Before she could stop him, he slid away through the brush and the saplings lining the wall, barely making a ripple of sound. He was long and lean and deadly, and she was reminded of a snake moving slowly through the grass toward two unsuspecting mice. Not exactly a description normally associated with Ossine enforcers, but then she’d never seen such focused control, every precise motion as Gray slunk toward the far corner of the wall designed for the surprise kill. It was beautiful and frightening to behold, this transformation from the Gray she knew to a remorseless bloodthirsty stranger. Like two sides of the same coin. Only the face on both was as impassive and grim as death.
Two shots gone wide, the enforcers had obviously chosen to wait them out. With the horses scattered and little cover beyond the wall and the scraggly wood beyond, it was a simple matter of patience on their part.
Meeryn had never been patient. She chewed on a fingernail, her heart thudding like a drum until it felt as if it might explode.

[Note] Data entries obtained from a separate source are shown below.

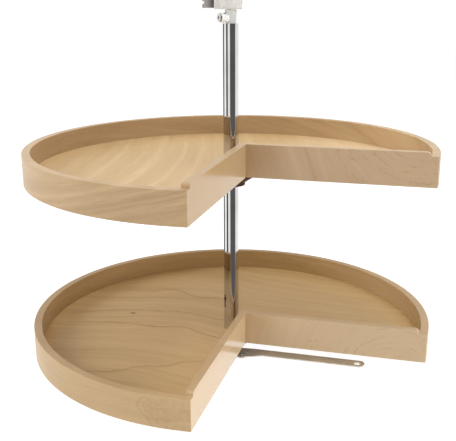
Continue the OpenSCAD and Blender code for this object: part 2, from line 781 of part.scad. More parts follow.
lower_tray_floor();
lower_tray_rim();
lower_left_wall();
lower_right_wall();
lower_tray_nails();
lower_hub();
lower_hub_screws();
lower_hub_lock_screw();
upper_tray_floor();
upper_tray_rim();
upper_left_wall();
upper_right_wall();
upper_tray_nails();
upper_hub();
upper_hub_screws();
upper_hub_lock_screw();
pole_tube();
pole_foot();
base_foot();
base_spindle();
lower_race();
bearing_balls();
ball_cage();
upper_race();
index_arm();
arm_retaining_ring();
arm_clamp_screw();
stem_guide();
stem_clamp_screw();
stem_clamp_nut();
stem_rod();
stem_stop_clip();
stem_collar();
thrust_washer();
stem_top_clip();
top_housing();
top_bush();
housing_cap();
top_bracket();
bracket_screws();
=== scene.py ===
"""Looks of a two-shelf pie-cut corner carousel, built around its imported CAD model.

Plain numbers are millimetres and degrees in the frame of the model; a mesh is scaled to metres when it is made.
"""

from math import acos, asin, cos, degrees, e, pi, radians, sin, sqrt, tan

import bmesh
import bpy
from mathutils import Matrix, Vector


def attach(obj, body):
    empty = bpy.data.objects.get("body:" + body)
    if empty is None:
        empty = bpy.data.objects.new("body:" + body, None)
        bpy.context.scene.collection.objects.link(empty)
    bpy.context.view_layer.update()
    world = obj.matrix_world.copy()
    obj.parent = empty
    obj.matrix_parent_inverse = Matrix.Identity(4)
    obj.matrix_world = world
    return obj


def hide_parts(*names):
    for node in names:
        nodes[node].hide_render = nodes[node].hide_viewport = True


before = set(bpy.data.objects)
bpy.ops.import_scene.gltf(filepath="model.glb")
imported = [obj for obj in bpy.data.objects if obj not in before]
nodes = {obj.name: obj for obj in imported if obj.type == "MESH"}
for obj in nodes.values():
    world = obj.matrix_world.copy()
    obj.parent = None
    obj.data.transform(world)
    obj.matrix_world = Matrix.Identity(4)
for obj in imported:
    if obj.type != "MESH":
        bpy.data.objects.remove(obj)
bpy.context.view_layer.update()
MM = 0.001

# Sizes of the CAD model
R, RIM_IN, RIM_H = 355.6, 341.6, 50.8
WALL_FACE, WALL_BACK, WALL_H = 35.8, 23.3, 57.5  # the first two are distances from the axis
TRAYS = {"lower": 40.0, "upper": 347.0}  # the undersides of the tray floors
TRAY_BODY = {"lower": "carousel", "upper": "upper_tray"}
HUB_BORE_R, SPIGOT_R, SPIGOT_H = 13.4, 17.4, 9.6
HUB_FLANGE_R, HUB_FLANGE_T, HUB_SCREW_AT = 46, 3.5, 36
LOCK_ANGLE = -136.0  # the side on which the lock screws, the clamp screw and the keyhole lie
POLE_R, POLE_IN = 13.35, 12.15
POLE_Z, POLE_TOP = 18.0, 601.6
PLUG_R = 12.1  # the plugs in both ends of the pole
ARM_Z = (5.4, 7.4)
EAR_AT, EAR_ANGLE = 32, -37.5  # where the arm's clamp screw stands
CLAMP_Z, BOSS_END = 611.3, 20  # the clamp screw on the neck: its height, and how far out its head lies
HOUSING_R, HOUSING_Z, HOUSING_TOP = 18.5, 624.9, 652.9
BACK_Y, PLATE_Y, TOP_Z = 13, 15.5, 664.9  # the front and the rear of the bracket's upright, and its top
SKIN = 0.04  # the wood stays this far inside its CAD solid, so that nail ends lie just proud of it


# ---- Meshes ----

def on_circle(r, angle):
    return r * cos(radians(angle)), r * sin(radians(angle))


def circle(x, y, r, n):
    """n points round a circle, from its +X side on."""
    return [(x + r * cos(2 * pi * i / n), y + r * sin(2 * pi * i / n)) for i in range(n)]


def arc(cx, cy, r, a0, a1, n):
    """Points on a circle from angle a0 to a1, both included."""
    turns = [radians(a0 + (a1 - a0) * i / n) for i in range(n + 1)]
    return [(cx + r * cos(t), cy + r * sin(t)) for t in turns]


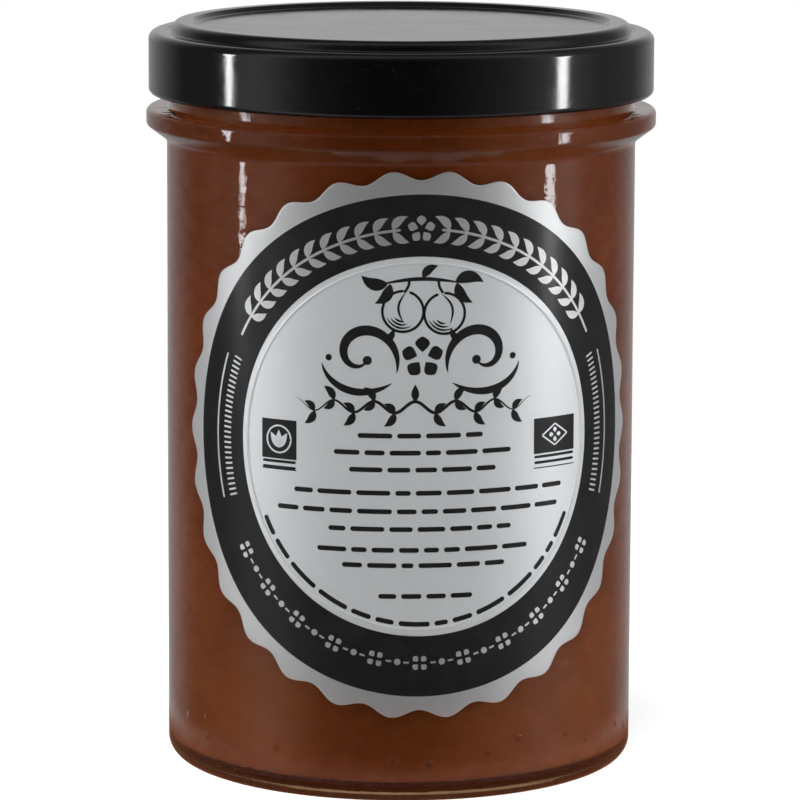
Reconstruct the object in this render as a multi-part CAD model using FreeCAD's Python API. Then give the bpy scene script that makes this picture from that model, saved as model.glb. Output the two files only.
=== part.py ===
"""A straight glass jar of apricot jam with a twist-off lid and a wavy-edged round label.

Millimetres, +Z up. The origin is the centre of the ring that the jar stands on, and the
label faces -Y. Each piece of the real thing is one solid: the glass, the jam that fills it,
the pressed metal lid, the sealing compound in the lid's channel, and the label.
"""

import FreeCAD
import Part
import math
import os

# ---------------------------------------------------------------- glass jar
BODY_RADIUS = 30.9          # outside of the straight wall
BODY_HEIGHT = 86.9          # standing ring to the top of the flange
BODY_WALL = 2.5             # glass thickness of the straight wall
HEEL_RADIUS = 3.4           # outer rounding from the wall to the standing ring
RING_WIDTH = 1.5            # flat land of the standing ring
PUSH_UP = 1.1               # rise of the bottom at the axis
PUSH_UP_FLAT = 14.0         # radius of the level middle of the push-up
PUSH_UP_SHOULDER = 1.8      # width of the steep rise just inside the standing ring
FLOOR_THICKNESS = 1.8       # glass between the push-up and the jam
FLOOR_FALL = 0.7            # floor's fall from its middle to the foot of the wall
INNER_HEEL_RADIUS = 2.5     # rounding between the floor and the wall, inside
FLANGE_REACH = 2.7          # flange beyond the straight wall
FLANGE_BAND = 2.1           # height of the flange's upright band
FLANGE_UNDERCUT = 2.0       # height of the slope under the flange
FLANGE_ROUNDING = 0.6
FLANGE_ROOT_ROUNDING = 1.2
NECK_SETBACK = 0.5          # finish in from the straight wall
NECK_ROOT_ROUNDING = 0.7
FINISH_HEIGHT = 10.25       # flange top to the sealing land
FINISH_WALL = 3.1           # glass thickness of the finish
RIM_OUTER_ROUNDING = 1.6
RIM_INNER_ROUNDING = 0.4

# ---------------------------------------------------------------- jam
JAM_CLEARANCE = 0.1         # skin of air that keeps jam and glass two solids
FILL_DROP = 6.1             # sealing land down to the jam

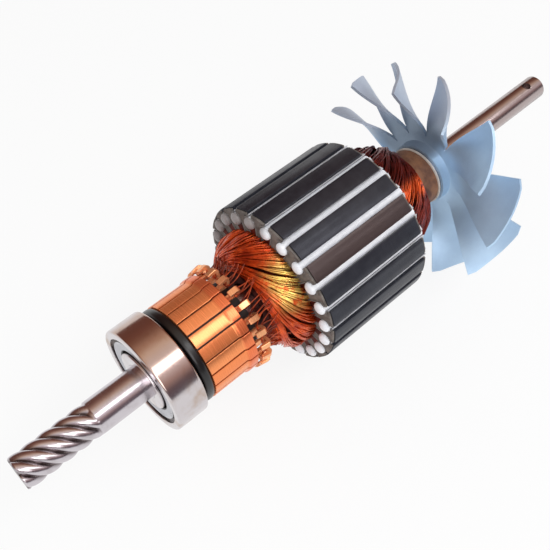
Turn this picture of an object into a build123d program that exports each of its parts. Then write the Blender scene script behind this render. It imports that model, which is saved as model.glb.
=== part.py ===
from build123d import *
import math
import os

# Armature of a small commutator motor, in millimetres.
# The shaft's axis is +X, from the worm pinion towards the fan, and +Z is up.
# The origin is on that axis, at the middle of the ball bearing.

# clearances between pieces that fit together
SEAT_GAP = 0.02
PIECE_GAP = 0.05
RUNNING_GAP = 0.03

# shaft
PINION_LENGTH = 19.4
PINION_RUNOUT = 1.6
PINION_TIP_RADIUS = 4.55
PINION_ROOT_RADIUS = 3.45
PINION_TEETH = 5
PINION_LEAD = 21.4
PINION_ANGLE = 10.0
CREST_SHARE = 0.44
ROOT_SHARE = 0.14
JOURNAL_RADIUS = 4.62
JOURNAL_LENGTH = 14.5
BODY_RADIUS = 5.5
FAN_SEAT_RADIUS = 4.0
TAIL_RADIUS = 3.7
TAIL_LENGTH = 50.0
CROSS_HOLE_RADIUS = 1.4
CROSS_HOLE_FROM_END = 5.9
END_CHAMFER = 0.5

# ball bearing
BEARING_RADIUS = 15.0
BEARING_BORE_RADIUS = 5.0
BEARING_WIDTH = 9.0
BEARING_EDGE = 0.6
BALL_COUNT = 8
BALL_RADIUS = 2.38
BALL_PITCH_RADIUS = 10.0
GROOVE_RADIUS = 2.45
GROOVE_SIDES = 12
BALL_BANDS = 5
INNER_LAND_RADIUS = 8.3
OUTER_LAND_RADIUS = 11.7
SHIELD_RECESS_RADIUS = 12.9
SHIELD_RECESS_DEPTH = 1.05
SHIELD_INNER_RADIUS = 8.75
SHIELD_STEP_RADIUS = 11.2
SHIELD_THICKNESS = 0.35
SHIELD_DISH = 0.25
CAGE_WALL = 1.1
CAGE_WIDTH = 5.7

# commutator
RING_TO_BEARING = 0.7
RING_WIDTH = 2.6
RING_RADIUS = 13.8
RING_EDGE = 0.8
SPACER_STEP = 1.0
COMMUTATOR_RADIUS = 13.9
SHOULDER_RADIUS = 14.4
TRACK_LENGTH = 10.4
SHOULDER_LENGTH = 3.2
SHOULDER_STEP = 0.8
BAR_COUNT = 22
BAR_INNER_RADIUS = 9.4
BAR_SPLIT = 0.62
MICA_DEPTH = 0.8
WEB_ROOTING = 1.0
TANG_WIDTH = 1.9
TANG_THICKNESS = 0.85
TANG_LENGTH = 4.0
TANG_RISE = 2.7
TANG_FOLD_DROP = 0.17
GAP_ANGLE = 125.6

# winding leads at the tangs
LEAD_RADIUS = 0.38
LEAD_SPREAD = 3.3
LEAD_DIP = 1.2
LEAD_SIDES = 6
LEAD_END_GAP = 0.25

# laminated core
CORE_RADIUS = 24.0
CORE_LENGTH = 33.9
COMMUTATOR_TO_CORE = 17.5
SLOT_COUNT = 22
SLOT_ANGLE = 119.2
SLOT_MOUTH = 1.8
TOOTH_TIP = 0.9
SLOT_TOP_DEPTH = 1.7
SLOT_TOP_WIDTH = 4.4
SLOT_DEPTH = 8.8
SLOT_FOOT_WIDTH = 2.2
SLOT_FOOT_CUT = 0.6
INSULATOR_THICKNESS = 0.6
INSULATOR_INSET = 0.3
LINER_THICKNESS = 0.25
LINER_FRONT_OVERHANG = 0.1
LINER_REAR_OVERHANG = 1.0

# slot wedges
WEDGE_RADIUS = 1.5
WEDGE_DEPTH = 2.9
WEDGE_SIDES = 12
WEDGE_HEAD_RADIUS = 1.75
WEDGE_HEAD_LENGTH = 0.5
WEDGE_HEAD_EDGE = 0.25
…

By now Gray was lost from sight, not even a breeze-tossed grass blade to signal his trail. Encroaching dusk threw the landscape into a shifting pattern of light and dark, masking movement and camouflaging intent. The air seemed charged, the tension crackling as the moments dragged on with no sound but the swish of the wind and the rustle of the trees.
Then all erupted into chaos.
Gray rose from his cover in a graceful flow of eye, body, and throwing arm. His dagger sliced the air with a killing sing of steel to strike the enforcer in the space between his ribs and over his heart.